Having a plan of attack as the fall season fades into winter is an important aspect for the majority of college baseball programs, if they choose to move inside when the temperature fades.
“We try to practice in it; we don’t like to practice inside,” Corbin said of the inclement weather. “The weather is completely out of your control- that’s God’s arena- so whatever He gives you that day, you work through it and become ‘numb’ to it. It should be 70 degrees and sunny in your mind at all times, because the conditions in your mind are the only things that prohibit you from working out to your potential.”
“When we have to go indoors, we make sure to have a plan and a structure and get as much out of it as we can,” said Goff. “At the end, we have a competition for our players to end on a good note and get them competing a little bit.”
“We're very blessed to have an unbelievable indoor facility,” Stricklin said. “When the bad weather hits, it allows us to be more consistent; we won't miss a day of practice in there. As a northern school you have to maximize your time outside, but you have to have an indoor facility too.”
“We have a lot of indoor developmental programs going on,” said Vittorio. “At Dayton, we emphasize defense as well and work on our baserunning along with pitching and hitting. You can’t get a lot better at some things during the season if you're not emphasizing them in the offseason. How can you hold players accountable for some things if you're not working on things in the offseason?”

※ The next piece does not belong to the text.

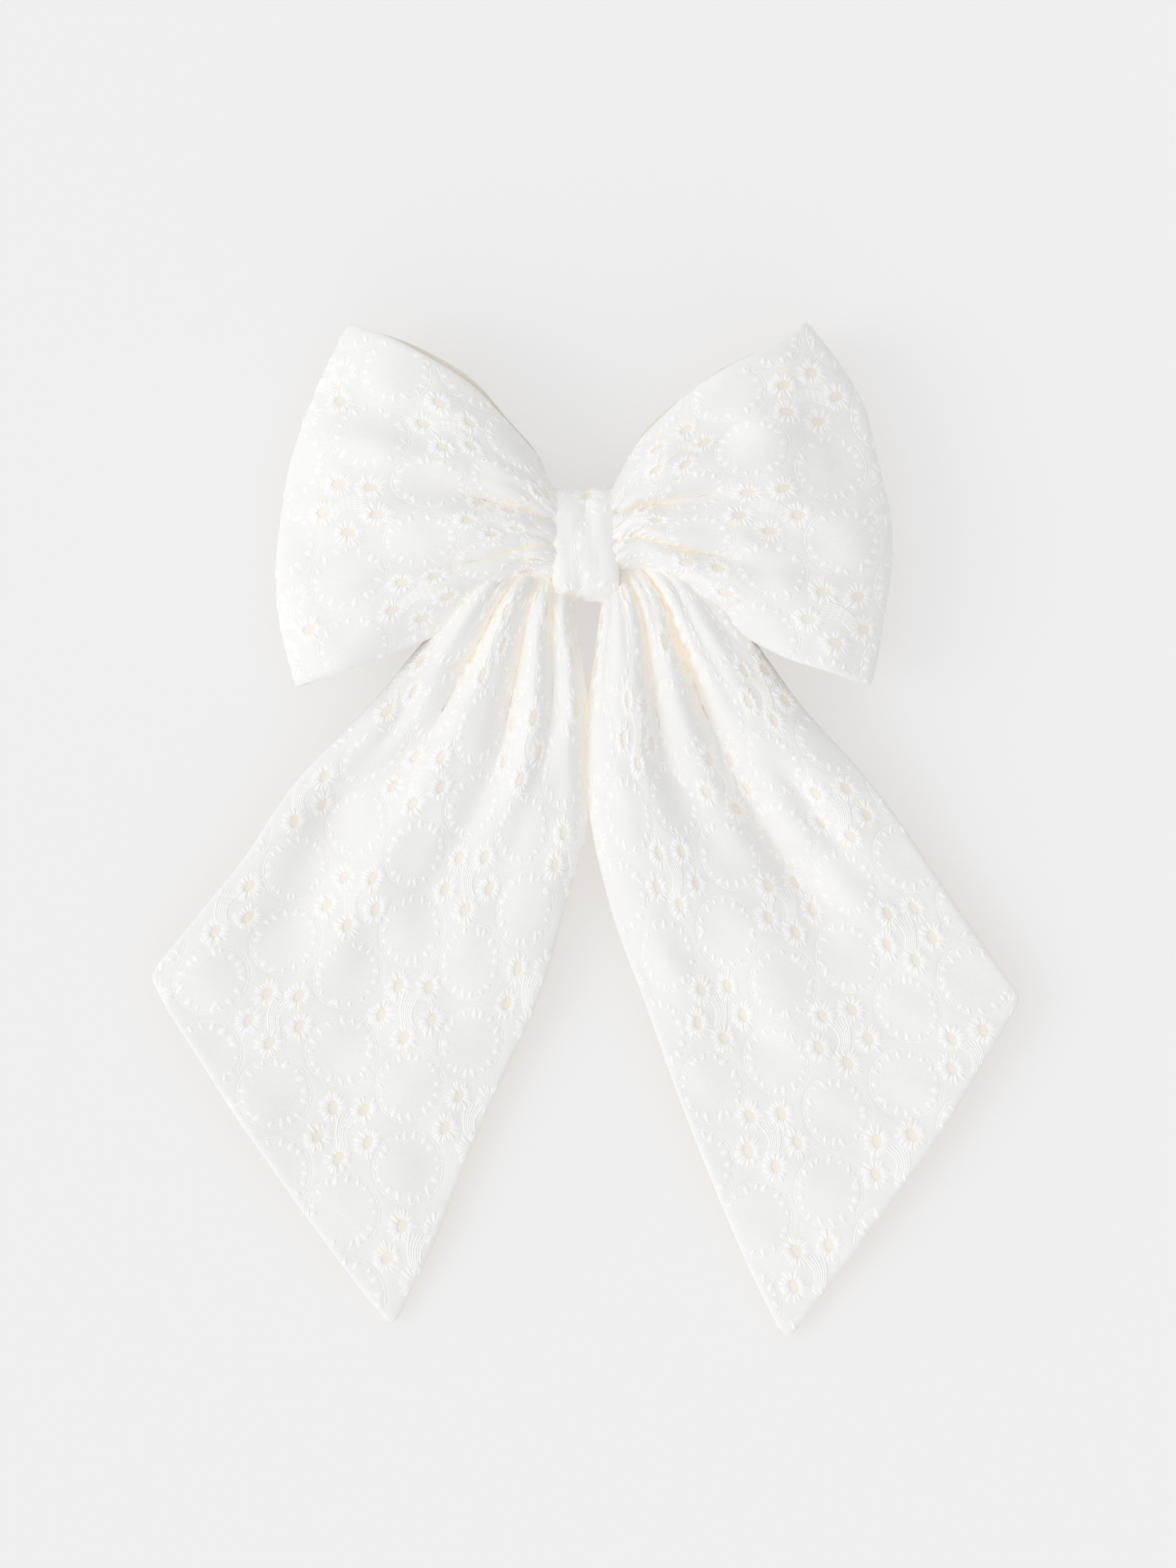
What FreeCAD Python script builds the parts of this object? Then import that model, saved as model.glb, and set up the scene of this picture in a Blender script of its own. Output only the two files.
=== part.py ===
import FreeCAD, Part
import os

# Hair bow in eyelet cotton on a steel spring barrette, in millimetres.
#
# Frame: +X to the right as seen from the front, +Y towards the wearer's hair, +Z up, the tails hanging down.
# The origin is the centre of the closed arm's flat back, straight behind the knot.
# Front outlines are drawn in the XZ plane and given depth along Y. The depths below are measured from the
# line where the bow's back meets the barrette, and save() moves each finished node to the frame's origin.

V = FreeCAD.Vector

# ---- Driving dimensions -------------------------------------------------------------------
CLEAR = 0.1                 # gap between pieces that only lie against each other
FACE_THICK = 0.6            # eyelet cotton with its embroidery
LINING_THICK = 0.5          # plain cotton behind it

# Bow band: one doubled strip folded into a left and a right loop.
LOOP_LEFT_REACH = 67.4
LOOP_RIGHT_REACH = 68.1
LOOP_TOP = 49.0
WAIST_TOP = 9.4
WAIST_SPLIT = -4.0          # the band's waist lies above this height and the tails' waist below
LOOP_PUFF = 14.5            # how far the loops stand forward
LOOP_BACK = 2.0             # how far they reach behind the waist's back

# Knot wrap: a folded strip carried round the waist and the barrette.
KNOT_WIDTH = 14.8
KNOT_HALF_HEIGHT = 12.2
KNOT_FRONT = -9.4
KNOT_BACK = 4.6
WRAP_THICK = 1.2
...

With baseball being a game defined by its repetition and routine, these coaches made some noteworthy points about how they continue to build their programs off the field.
“We spend a lot of time in the community in the fall,” Goff added. “Every two weeks we try to get something planned outside of Campbell baseball and expose our guys to the real world.”
“We have about four or five different team events that have nothing to do with baseball,” added Corbin. “You can call it team building; there are skills outside of the game that can be learned by improvising and creating different activities that incorporate the team teaching and character traits that go hand in hand with winning.”
“I think our baserunning scheme is unique,” Vittorio said, “so the first 15 minutes of each team practice is spent on that. It's so important for us to get to second and third base in our program and with the new bats.”
“The '6 minute mile' has become legendary here [at Kent State],” said Stricklin. “It's not something our players look forward to necessarily, but it’s a test where we are. It's tough, but if you're in good shape and a good athlete, you should be able to do it.”
Tim Corbin helped Vanderbilt punch its sixth straight ticket to an NCAA Regional in his 11th year at the helm in 2012. Just one year removed from the Commodores' first trip to the College World Series, Corbin has tutored eight players that are now in the Major Leagues.
Tony Vittorio's 2012 University of Dayton baseball team played in their first-ever NCAA Regional after winning both the Atlantic 10 regular season and tournament championships. UD also led the nation in stolen bases.
In addition to a trip to the 2012 College World Series, Scott Stricklin has led Kent State has to five NCAA Regionals. He has won three Mid-American Conference Coach of the Year Awards and one ABCA Mideast Region Coach of the Year Award.
Greg Goff guided Campbell to a 41-18 record in 2012. It was the Fighting Camels' first 40-win season in their program history.